YOUR TASK: Everything from the line with "const plant = new THREE.Group();" through the line with "if empty is" should be repeated exactly, both of those lines included, and nothing else.

** Start of DATA BLOCK **

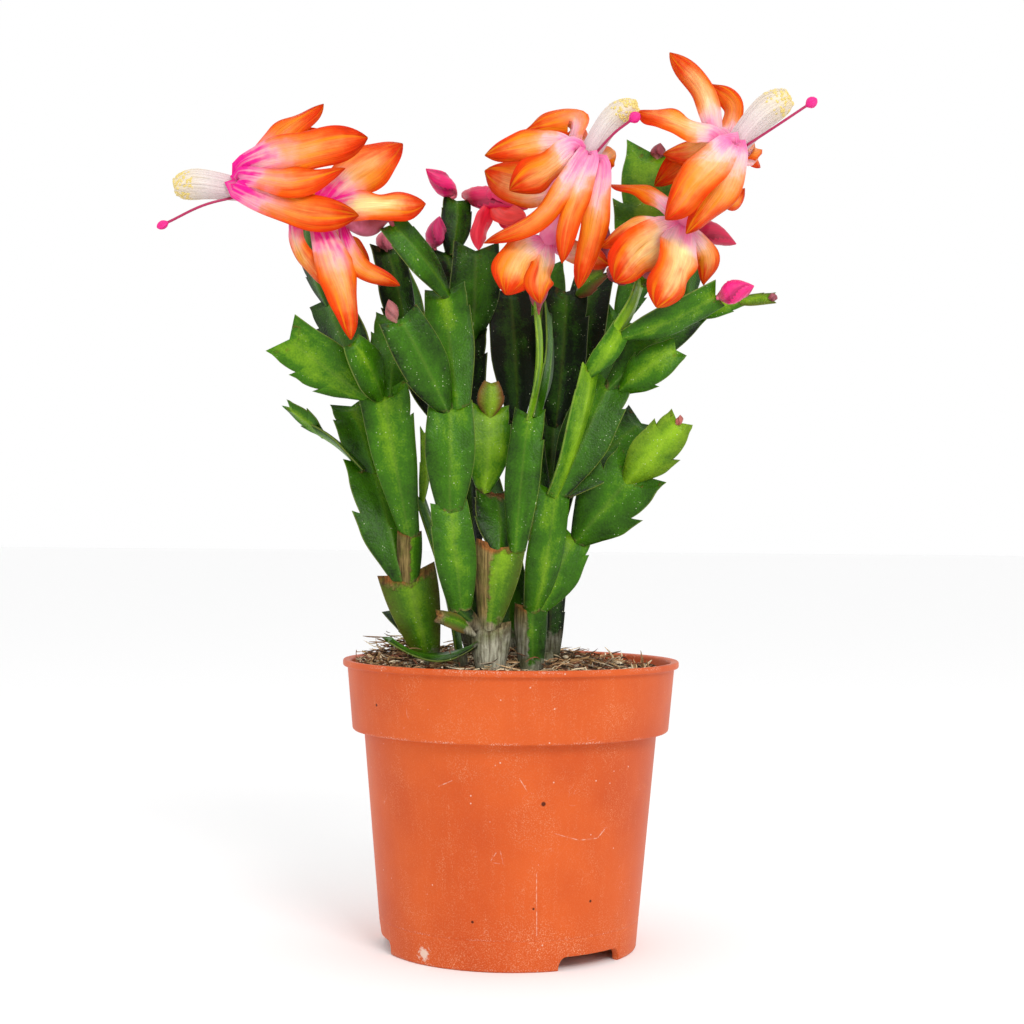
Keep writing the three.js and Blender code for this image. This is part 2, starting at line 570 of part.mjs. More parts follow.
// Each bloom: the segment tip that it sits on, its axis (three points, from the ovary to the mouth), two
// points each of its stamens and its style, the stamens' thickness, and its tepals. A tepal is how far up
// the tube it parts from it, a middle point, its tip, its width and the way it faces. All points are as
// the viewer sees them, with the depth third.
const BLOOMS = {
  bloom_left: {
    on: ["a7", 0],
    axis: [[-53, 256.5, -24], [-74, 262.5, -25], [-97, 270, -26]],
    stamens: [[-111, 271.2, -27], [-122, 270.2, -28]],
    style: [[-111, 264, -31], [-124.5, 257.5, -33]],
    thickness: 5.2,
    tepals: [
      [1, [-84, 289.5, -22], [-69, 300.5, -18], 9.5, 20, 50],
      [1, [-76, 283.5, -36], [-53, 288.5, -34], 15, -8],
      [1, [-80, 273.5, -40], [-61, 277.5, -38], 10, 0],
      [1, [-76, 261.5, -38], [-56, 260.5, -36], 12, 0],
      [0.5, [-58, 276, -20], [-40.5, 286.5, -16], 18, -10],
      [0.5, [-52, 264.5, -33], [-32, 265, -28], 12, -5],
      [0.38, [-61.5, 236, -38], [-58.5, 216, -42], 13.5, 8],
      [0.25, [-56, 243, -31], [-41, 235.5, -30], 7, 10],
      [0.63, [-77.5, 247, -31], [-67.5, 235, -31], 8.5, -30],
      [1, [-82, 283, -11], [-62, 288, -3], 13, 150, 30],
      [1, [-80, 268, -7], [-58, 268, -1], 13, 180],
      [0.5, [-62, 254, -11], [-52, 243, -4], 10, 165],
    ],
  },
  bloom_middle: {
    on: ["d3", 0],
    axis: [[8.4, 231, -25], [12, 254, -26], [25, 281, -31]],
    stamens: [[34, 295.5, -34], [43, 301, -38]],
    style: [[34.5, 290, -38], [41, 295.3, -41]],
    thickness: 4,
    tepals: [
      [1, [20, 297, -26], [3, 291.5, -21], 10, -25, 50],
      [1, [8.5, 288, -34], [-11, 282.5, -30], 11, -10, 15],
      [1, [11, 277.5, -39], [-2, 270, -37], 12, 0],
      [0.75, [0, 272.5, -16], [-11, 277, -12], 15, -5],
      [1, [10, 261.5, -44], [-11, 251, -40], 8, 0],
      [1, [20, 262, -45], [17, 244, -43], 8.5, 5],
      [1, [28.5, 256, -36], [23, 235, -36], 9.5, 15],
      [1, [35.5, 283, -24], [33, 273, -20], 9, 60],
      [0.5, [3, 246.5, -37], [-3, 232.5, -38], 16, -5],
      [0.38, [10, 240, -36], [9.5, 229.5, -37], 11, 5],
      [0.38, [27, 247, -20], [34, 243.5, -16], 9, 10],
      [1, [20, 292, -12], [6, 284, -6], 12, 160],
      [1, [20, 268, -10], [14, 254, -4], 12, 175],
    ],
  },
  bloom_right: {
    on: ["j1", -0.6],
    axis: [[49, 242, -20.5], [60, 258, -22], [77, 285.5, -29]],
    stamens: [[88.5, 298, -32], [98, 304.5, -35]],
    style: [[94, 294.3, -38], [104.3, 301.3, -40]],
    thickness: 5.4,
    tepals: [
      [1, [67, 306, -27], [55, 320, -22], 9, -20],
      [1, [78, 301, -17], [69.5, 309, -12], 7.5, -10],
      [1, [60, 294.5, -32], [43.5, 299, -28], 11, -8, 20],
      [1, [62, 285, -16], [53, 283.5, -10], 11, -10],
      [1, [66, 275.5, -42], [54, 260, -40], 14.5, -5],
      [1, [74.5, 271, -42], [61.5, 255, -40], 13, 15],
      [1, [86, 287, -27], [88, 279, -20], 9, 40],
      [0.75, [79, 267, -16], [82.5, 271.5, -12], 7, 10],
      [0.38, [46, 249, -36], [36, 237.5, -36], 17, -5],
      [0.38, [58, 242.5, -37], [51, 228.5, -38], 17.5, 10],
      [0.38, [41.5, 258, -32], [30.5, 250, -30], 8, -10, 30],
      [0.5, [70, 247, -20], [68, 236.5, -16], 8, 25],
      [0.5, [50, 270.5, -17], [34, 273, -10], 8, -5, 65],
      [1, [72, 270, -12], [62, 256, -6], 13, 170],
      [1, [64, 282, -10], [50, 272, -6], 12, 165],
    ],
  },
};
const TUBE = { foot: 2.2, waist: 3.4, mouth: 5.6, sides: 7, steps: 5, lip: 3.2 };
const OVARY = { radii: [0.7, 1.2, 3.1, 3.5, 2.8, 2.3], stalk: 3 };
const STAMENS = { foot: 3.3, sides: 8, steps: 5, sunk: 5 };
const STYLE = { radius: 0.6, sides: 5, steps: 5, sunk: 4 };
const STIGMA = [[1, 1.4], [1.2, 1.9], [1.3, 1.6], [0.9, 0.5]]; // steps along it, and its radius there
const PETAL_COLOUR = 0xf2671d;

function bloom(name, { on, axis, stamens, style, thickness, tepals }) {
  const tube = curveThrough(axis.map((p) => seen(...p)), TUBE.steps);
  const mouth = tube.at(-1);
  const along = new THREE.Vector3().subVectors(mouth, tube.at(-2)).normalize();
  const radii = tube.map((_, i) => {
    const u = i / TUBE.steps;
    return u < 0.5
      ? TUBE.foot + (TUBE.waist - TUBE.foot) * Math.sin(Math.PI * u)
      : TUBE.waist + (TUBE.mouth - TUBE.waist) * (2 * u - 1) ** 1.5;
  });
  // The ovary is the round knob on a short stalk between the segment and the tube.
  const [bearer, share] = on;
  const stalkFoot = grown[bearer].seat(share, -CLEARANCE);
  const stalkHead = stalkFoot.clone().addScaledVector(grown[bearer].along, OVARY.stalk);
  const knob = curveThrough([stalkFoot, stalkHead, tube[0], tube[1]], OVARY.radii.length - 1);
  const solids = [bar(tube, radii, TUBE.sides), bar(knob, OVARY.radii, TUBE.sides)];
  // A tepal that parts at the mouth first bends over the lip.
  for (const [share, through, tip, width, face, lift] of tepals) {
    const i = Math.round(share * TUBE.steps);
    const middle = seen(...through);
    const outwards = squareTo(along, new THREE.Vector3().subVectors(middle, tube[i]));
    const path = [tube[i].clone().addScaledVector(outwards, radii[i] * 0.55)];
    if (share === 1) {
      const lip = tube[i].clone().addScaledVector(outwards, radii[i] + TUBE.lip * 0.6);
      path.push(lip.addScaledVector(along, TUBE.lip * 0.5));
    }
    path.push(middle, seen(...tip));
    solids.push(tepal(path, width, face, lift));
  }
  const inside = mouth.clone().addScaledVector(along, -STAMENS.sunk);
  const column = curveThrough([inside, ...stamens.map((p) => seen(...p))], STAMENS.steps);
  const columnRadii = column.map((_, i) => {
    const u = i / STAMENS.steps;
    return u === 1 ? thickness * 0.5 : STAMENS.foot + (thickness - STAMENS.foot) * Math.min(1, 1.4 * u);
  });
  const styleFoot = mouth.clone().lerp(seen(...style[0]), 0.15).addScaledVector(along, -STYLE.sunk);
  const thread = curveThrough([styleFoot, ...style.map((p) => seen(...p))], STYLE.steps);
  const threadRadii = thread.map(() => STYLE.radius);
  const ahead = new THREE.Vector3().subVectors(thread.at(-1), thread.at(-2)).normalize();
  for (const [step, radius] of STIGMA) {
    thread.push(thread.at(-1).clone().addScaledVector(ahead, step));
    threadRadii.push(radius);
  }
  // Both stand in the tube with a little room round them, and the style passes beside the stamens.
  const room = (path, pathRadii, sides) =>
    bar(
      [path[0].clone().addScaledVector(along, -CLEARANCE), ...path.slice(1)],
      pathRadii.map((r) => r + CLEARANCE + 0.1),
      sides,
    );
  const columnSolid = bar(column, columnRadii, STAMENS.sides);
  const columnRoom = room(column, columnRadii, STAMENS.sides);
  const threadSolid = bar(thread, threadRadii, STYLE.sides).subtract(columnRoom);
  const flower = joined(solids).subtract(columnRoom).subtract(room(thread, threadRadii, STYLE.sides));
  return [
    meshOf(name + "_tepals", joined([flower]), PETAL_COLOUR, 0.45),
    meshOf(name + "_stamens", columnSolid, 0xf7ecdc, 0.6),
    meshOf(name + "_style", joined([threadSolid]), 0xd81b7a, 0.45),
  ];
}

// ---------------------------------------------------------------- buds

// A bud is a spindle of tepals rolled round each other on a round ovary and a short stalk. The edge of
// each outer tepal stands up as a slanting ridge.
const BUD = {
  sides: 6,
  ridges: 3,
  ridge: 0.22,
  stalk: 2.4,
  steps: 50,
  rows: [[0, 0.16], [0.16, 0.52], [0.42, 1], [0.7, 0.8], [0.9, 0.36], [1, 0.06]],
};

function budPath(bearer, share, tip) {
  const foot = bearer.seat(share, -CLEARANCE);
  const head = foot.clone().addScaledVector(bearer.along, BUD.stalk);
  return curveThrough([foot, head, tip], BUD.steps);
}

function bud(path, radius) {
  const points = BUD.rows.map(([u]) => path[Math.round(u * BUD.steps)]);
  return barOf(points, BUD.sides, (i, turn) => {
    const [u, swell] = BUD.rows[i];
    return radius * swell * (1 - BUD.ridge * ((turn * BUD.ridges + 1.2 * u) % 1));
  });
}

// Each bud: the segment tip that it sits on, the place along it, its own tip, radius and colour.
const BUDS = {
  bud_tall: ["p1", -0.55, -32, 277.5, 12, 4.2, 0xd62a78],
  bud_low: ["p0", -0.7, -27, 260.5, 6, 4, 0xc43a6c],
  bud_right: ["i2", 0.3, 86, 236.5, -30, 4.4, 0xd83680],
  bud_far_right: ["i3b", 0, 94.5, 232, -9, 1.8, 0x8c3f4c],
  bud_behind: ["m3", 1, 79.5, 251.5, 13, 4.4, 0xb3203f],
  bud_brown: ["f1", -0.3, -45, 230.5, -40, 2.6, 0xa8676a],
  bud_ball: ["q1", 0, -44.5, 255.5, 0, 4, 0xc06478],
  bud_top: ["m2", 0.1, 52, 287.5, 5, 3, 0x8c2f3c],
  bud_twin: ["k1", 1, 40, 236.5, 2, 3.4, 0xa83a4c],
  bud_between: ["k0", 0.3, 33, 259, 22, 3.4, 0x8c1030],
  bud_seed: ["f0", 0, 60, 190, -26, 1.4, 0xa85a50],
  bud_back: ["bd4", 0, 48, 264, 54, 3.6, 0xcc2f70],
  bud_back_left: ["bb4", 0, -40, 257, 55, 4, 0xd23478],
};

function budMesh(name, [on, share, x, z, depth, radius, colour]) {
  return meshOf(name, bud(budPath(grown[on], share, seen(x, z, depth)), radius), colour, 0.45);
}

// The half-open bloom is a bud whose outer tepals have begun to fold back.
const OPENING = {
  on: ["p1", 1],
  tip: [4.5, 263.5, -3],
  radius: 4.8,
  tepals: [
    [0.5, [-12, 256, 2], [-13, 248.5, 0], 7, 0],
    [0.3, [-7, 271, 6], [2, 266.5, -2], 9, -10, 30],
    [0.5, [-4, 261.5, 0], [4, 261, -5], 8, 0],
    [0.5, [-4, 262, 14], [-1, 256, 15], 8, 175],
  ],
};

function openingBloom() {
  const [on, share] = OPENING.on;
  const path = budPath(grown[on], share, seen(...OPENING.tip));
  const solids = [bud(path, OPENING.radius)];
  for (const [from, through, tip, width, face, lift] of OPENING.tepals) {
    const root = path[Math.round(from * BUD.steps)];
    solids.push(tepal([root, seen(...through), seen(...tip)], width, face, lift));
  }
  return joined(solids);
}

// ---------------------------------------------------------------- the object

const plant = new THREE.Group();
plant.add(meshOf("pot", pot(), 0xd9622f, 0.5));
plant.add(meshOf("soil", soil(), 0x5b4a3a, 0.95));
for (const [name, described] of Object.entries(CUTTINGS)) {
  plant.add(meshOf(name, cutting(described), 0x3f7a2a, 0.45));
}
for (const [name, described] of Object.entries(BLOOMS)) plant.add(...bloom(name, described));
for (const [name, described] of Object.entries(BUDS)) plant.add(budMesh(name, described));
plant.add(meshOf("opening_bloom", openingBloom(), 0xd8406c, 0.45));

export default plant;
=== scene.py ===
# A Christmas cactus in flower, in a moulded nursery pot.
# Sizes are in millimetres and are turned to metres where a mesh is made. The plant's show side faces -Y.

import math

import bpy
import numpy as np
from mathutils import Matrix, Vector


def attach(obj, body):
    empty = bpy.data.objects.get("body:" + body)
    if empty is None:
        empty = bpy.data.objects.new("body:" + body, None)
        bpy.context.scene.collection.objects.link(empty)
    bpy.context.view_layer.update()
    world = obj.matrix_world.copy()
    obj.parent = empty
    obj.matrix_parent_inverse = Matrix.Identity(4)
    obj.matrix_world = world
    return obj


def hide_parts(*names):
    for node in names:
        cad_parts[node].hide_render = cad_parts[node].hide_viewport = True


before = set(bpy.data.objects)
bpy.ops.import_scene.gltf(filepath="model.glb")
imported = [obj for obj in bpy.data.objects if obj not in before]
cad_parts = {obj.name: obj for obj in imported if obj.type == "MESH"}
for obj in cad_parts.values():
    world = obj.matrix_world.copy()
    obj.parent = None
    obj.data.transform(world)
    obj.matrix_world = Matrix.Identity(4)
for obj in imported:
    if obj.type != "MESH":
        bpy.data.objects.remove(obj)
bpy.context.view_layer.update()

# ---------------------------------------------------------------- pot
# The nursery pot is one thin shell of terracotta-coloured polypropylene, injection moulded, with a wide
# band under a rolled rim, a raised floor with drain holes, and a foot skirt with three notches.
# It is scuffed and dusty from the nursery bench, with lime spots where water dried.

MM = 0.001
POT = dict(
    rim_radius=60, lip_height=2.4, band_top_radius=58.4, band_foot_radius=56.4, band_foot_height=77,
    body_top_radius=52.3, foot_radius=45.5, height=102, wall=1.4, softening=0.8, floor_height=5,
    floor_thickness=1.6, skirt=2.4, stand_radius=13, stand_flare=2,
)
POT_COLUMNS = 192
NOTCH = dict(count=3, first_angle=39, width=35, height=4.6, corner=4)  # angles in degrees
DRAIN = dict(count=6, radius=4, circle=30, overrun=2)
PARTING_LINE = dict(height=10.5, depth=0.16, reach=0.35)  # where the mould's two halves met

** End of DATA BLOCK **

RESULT FOR THIS EXERCISE:
const plant = new THREE.Group();
plant.add(meshOf("pot", pot(), 0xd9622f, 0.5));
plant.add(meshOf("soil", soil(), 0x5b4a3a, 0.95));
for (const [name, described] of Object.entries(CUTTINGS)) {
  plant.add(meshOf(name, cutting(described), 0x3f7a2a, 0.45));
}
for (const [name, described] of Object.entries(BLOOMS)) plant.add(...bloom(name, described));
for (const [name, described] of Object.entries(BUDS)) plant.add(budMesh(name, described));
plant.add(meshOf("opening_bloom", openingBloom(), 0xd8406c, 0.45));

export default plant;
=== scene.py ===
# A Christmas cactus in flower, in a moulded nursery pot.
# Sizes are in millimetres and are turned to metres where a mesh is made. The plant's show side faces -Y.

import math

import bpy
import numpy as np
from mathutils import Matrix, Vector


def attach(obj, body):
    empty = bpy.data.objects.get("body:" + body)
    if empty is None:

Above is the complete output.